A third scenario involves a private equity-backed portfolio consolidating finance operations across newly acquired subsidiaries. The priority is rapid entity onboarding, baseline controls, and visibility for investors. In that environment, implementation speed, template-based rollout, and scalable entity management may matter more than advanced customization depth.
Executive decision framework for finance ERP cloud comparison
- Define the target operating model first: centralized, federated, or hybrid.
- Score platforms on entity scalability, consolidation, localization, interoperability, and governance rather than generic feature volume.
- Model three- to five-year TCO including hidden operating costs, not just subscription pricing.

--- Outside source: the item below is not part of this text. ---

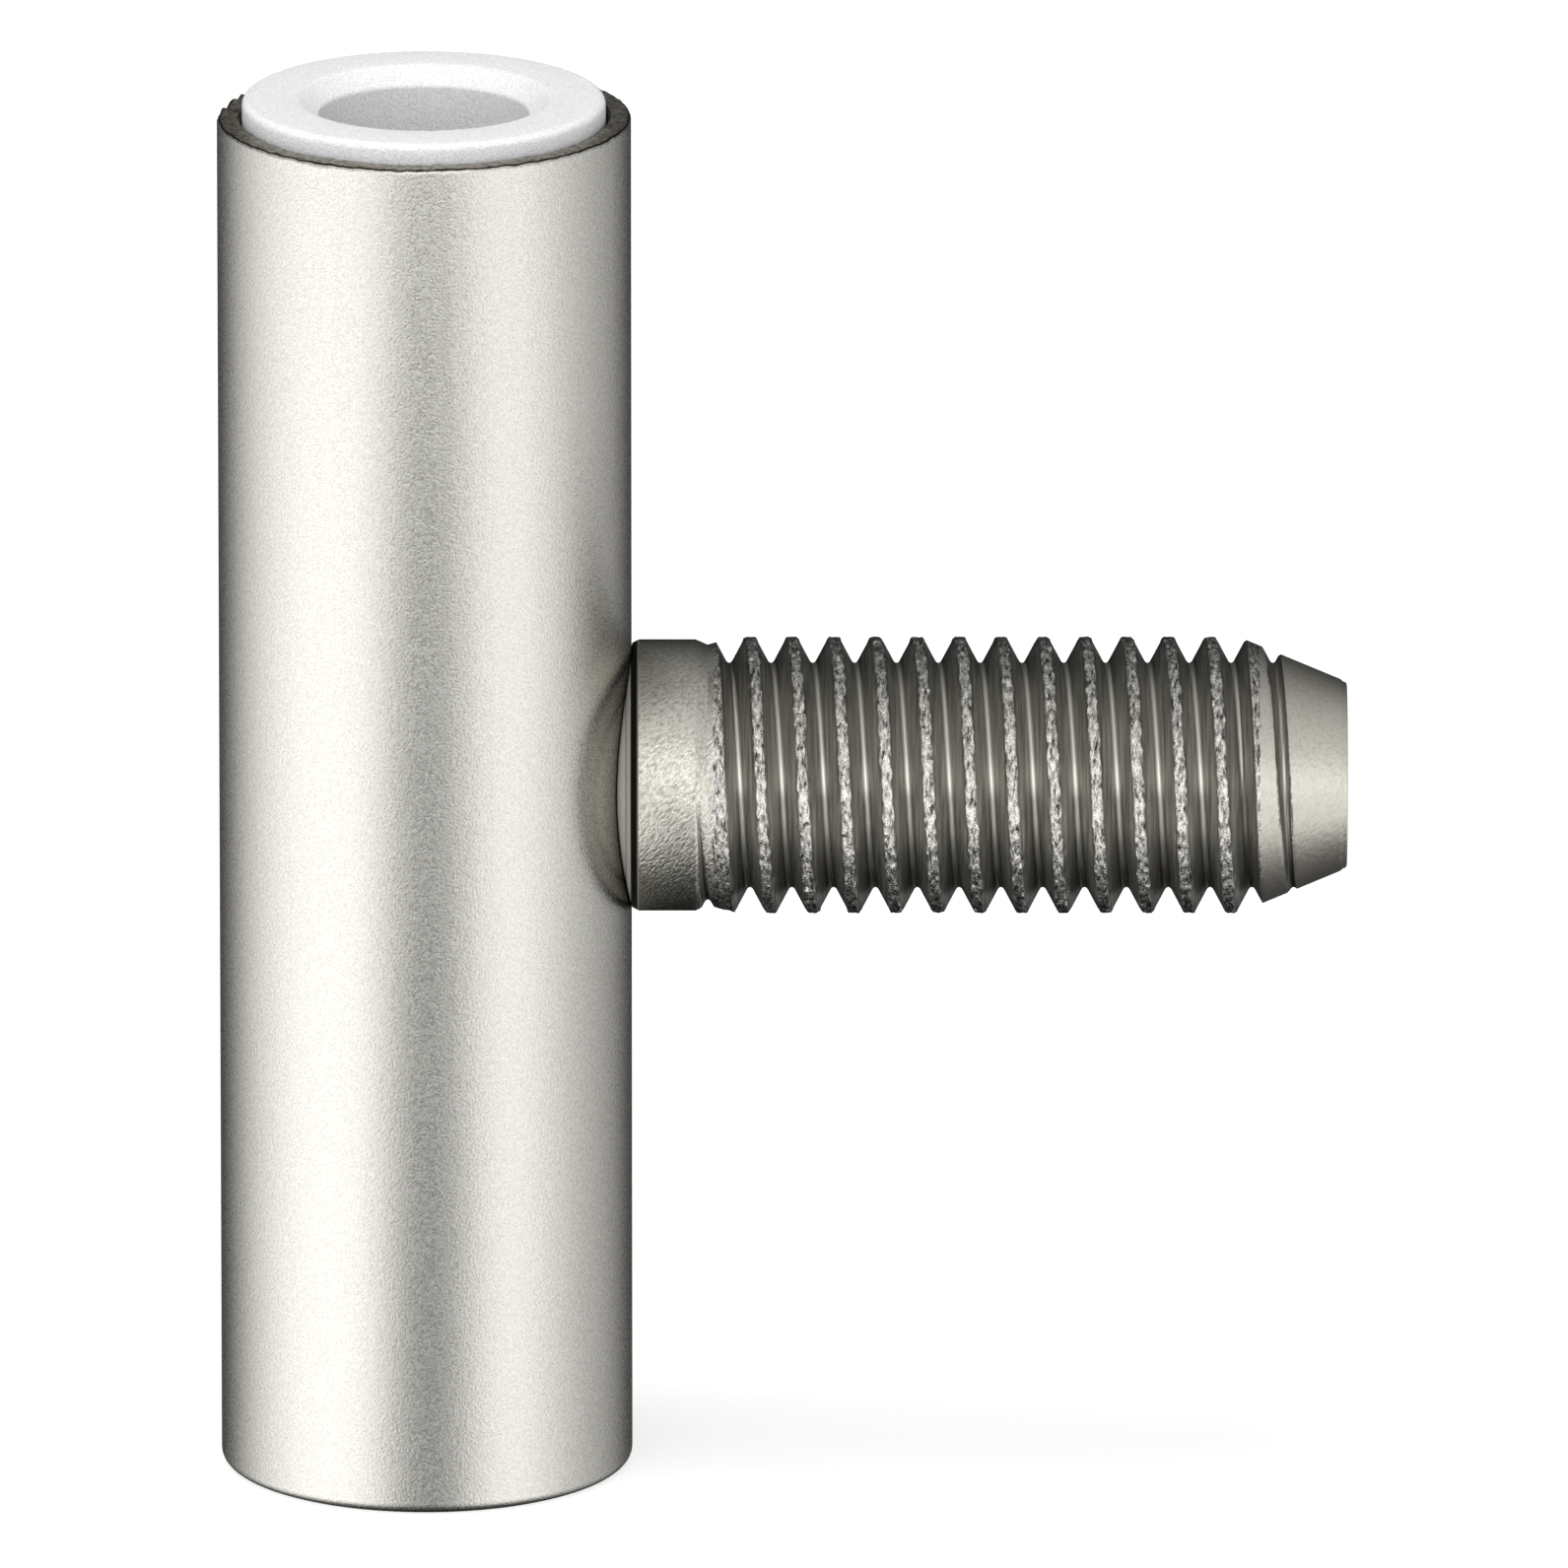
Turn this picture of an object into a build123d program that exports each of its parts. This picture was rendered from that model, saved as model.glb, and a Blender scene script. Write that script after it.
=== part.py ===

- Assess implementation readiness by subsidiary complexity, data quality, and adjacent system dependencies.
- Test vendor claims through scenario workshops covering acquisitions, intercompany exceptions, local compliance changes, and executive reporting needs.
- Select the platform that best supports sustainable governance and modernization, not the one that demos the most functionality.
Final recommendation: choose for operating model durability, not short-term feature appeal
For multi-subsidiary enterprises, the best finance ERP cloud platform is the one that can absorb organizational complexity without institutionalizing fragmentation. That means evaluating architecture, cloud operating model, deployment governance, and operational resilience as seriously as finance functionality. A platform that supports standardized controls, clean interoperability, and scalable entity onboarding will usually create more long-term value than one optimized only for initial implementation speed.
SysGenPro's strategic position in this evaluation is not to promote a one-size-fits-all answer, but to help enterprises build a defensible platform selection framework. In practice, successful finance ERP modernization depends on matching platform capability to operating model maturity, governance capacity, and transformation readiness. That is the difference between a cloud ERP purchase and a sustainable enterprise finance architecture.